— Когда король со мной разговаривает, он отзывается о вас хорошо, — уточнила она и сразу же пожалела об этом; зачем она это сказала? «Когда он со мной разговаривает». Он, конечно же, понял, что она имела в виду, но ведь это его не касалось.
Ответа не последовало.
— Но ведь я вас не знаю, — добавила она холодно.
— Нет. Меня никто не знает. В Копенгагене.
— Никто?
— Здесь — нет.
— А у вас есть другие интересы, кроме… здоровья короля?
Теперь он казался более заинтересованным, словно его неприступность дала трещину, и он впервые посмотрел на нее внимательным взглядом, как будто очнулся и увидел ее.
— Философия, — сказал он.
— Вот как. А еще?
— И верховая езда.
— А-а-а… — сказала она. — Ездить верхом я не умею.
— Ездить верхом… можно… научиться.
— Трудно?
— Да, — ответил он. — Но восхитительно.
Теперь, подумала она, эта короткая беседа слишком быстро сделалась чересчур интимной. Она знала, что он увидел запретное. Она была в этом совершенно уверена; внезапно она разозлилась на саму себя, на то, что ей пришлось добиваться этого. Он должен был увидеть сам. Без помощи. Как остальные.
Она двинулась дальше. Потом остановилась, обернулась и быстро спросила:
— Вы ведь чужой человек при дворе.
Это был не вопрос. Это была констатация. Это должно было определить его место.
И тогда он произнес как нечто совершенно естественное и само собой разумеющееся абсолютно справедливые слова:
— Да. Как и Вы, Ваше Величество.
И тут она уже не смогла удержаться.
— В таком случае, — быстро и равнодушно сказала она, — вам придется научить меня ездить верхом.
Граф Рантцау, который как-то раз, всего лишь год назад, высказал Гульбергу идею, что немецкий врач Струэнсе был бы подходящим лейб-медиком для короля, теперь не знал, что и думать.
Каким-то непостижимым образом он чувствовал, что ситуация вышла из-под контроля.
То ли все получилось хорошо. То ли он ошибся в своем друге и ученике Струэнсе. Тот все время находился возле короля, но казался удивительно пассивным. Такая близость с Его Величеством, но вокруг этой пары такая тишина. Говорили, что Струэнсе теперь вскрывает почту короля, отбирает важное и пишет тексты королевских декретов.
Что же это такое, как не намек на власть. И не только намек.
По этой причине он пригласил Струэнсе прогуляться по городу, чтобы разобраться в «деле кровопускания».

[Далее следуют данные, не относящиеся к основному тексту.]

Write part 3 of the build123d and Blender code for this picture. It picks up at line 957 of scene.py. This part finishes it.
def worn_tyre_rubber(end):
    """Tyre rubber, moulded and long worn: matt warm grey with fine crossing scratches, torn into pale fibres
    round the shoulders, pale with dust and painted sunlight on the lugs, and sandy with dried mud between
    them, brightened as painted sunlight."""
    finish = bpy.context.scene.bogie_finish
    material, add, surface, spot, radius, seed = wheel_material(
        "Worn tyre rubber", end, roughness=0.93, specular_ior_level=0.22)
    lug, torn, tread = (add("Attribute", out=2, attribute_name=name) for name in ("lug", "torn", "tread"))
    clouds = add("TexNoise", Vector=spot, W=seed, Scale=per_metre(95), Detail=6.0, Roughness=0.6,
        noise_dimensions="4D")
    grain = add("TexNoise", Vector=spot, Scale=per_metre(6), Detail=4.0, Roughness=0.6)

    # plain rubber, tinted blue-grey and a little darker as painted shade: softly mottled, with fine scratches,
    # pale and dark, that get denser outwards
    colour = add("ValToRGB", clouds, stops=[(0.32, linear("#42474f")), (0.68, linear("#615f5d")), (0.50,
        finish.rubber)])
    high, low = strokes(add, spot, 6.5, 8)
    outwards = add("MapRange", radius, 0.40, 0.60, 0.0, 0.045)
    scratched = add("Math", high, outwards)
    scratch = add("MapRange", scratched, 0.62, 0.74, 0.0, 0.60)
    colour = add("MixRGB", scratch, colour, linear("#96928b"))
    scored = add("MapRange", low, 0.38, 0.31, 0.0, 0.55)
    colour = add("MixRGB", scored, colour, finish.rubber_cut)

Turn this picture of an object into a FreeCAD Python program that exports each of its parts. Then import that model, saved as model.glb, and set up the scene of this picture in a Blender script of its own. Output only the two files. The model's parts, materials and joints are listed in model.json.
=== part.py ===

Он выразился именно так. Дело кровопускания было, как он полагал, правильной точкой соприкосновения для восстановления былой близости с другом.
Молчаливым человеком из Альтоны.
Они пошли по Копенгагену. Струэнсе, казалось, совершенно не волновали упадок и грязь, словно они были ему слишком хорошо известны, а Рантцау пришел в ужас.
— Эпидемия оспы может достичь двора, — сказал Рантцау. — Проникнуть туда… оставить нас беззащитными….
— Несмотря на датскую оборону, — сказал Струэнсе. — Несмотря на большие ассигнования на армию.
— Необходимо защитить кронпринца, — холодно возразил Рантцау, поскольку он не видел здесь повода для шуток.
— Я знаю, — быстро и, будто обороняясь, сказал Струэнсе. — Королева уже просила меня. Я этим займусь.
Рантцау чуть не онемел, но собрался с духом и сказал то, что нужно, нужным тоном.
— Королева? Уже? Отлично.
— Да, королева.
— Король будет обожать тебя до конца дней твоих, если кровопускание пройдет удачно. Он ведь тебя уже и так обожает. Это потрясающе. Он доверяет тебе.
Струэнсе не ответил.
— Каково вообще… состояние… короля? На самом деле?
— Неоднозначное, — сказал Струэнсе.
Больше он ничего не сказал. Именно так он и думал. Он полагал, что за эти месяцы, прошедшие после возвращения из Европы, сумел понять, что состояние короля было именно неоднозначным.
В Париже был пережит великий миг, когда Кристиан беседовал с французскими энциклопедистами. И в течение нескольких недель он думал, что король излечится; что душа этого маленького мальчика, конечно же, была тронута холодом, но что не все еще потеряно. В те недели Кристиан, казалось, пробудился от спячки и говорил о том, что его задачей было создание государства разума, что королевский двор был сумасшедшим домом, но что он целиком и полностью полагается на Струэнсе.
Он полагался целиком и полностью. Целиком и полностью. Это он постоянно повторял.
Но мотивы этой преданности были весьма загадочными или — угрожающими. Струэнсе должен был стать его «тростью», сказал он; словно бы он снова сделался ребенком, отнял палку у своего жуткого надзирателя и теперь вручал ее в руки новому вассалу.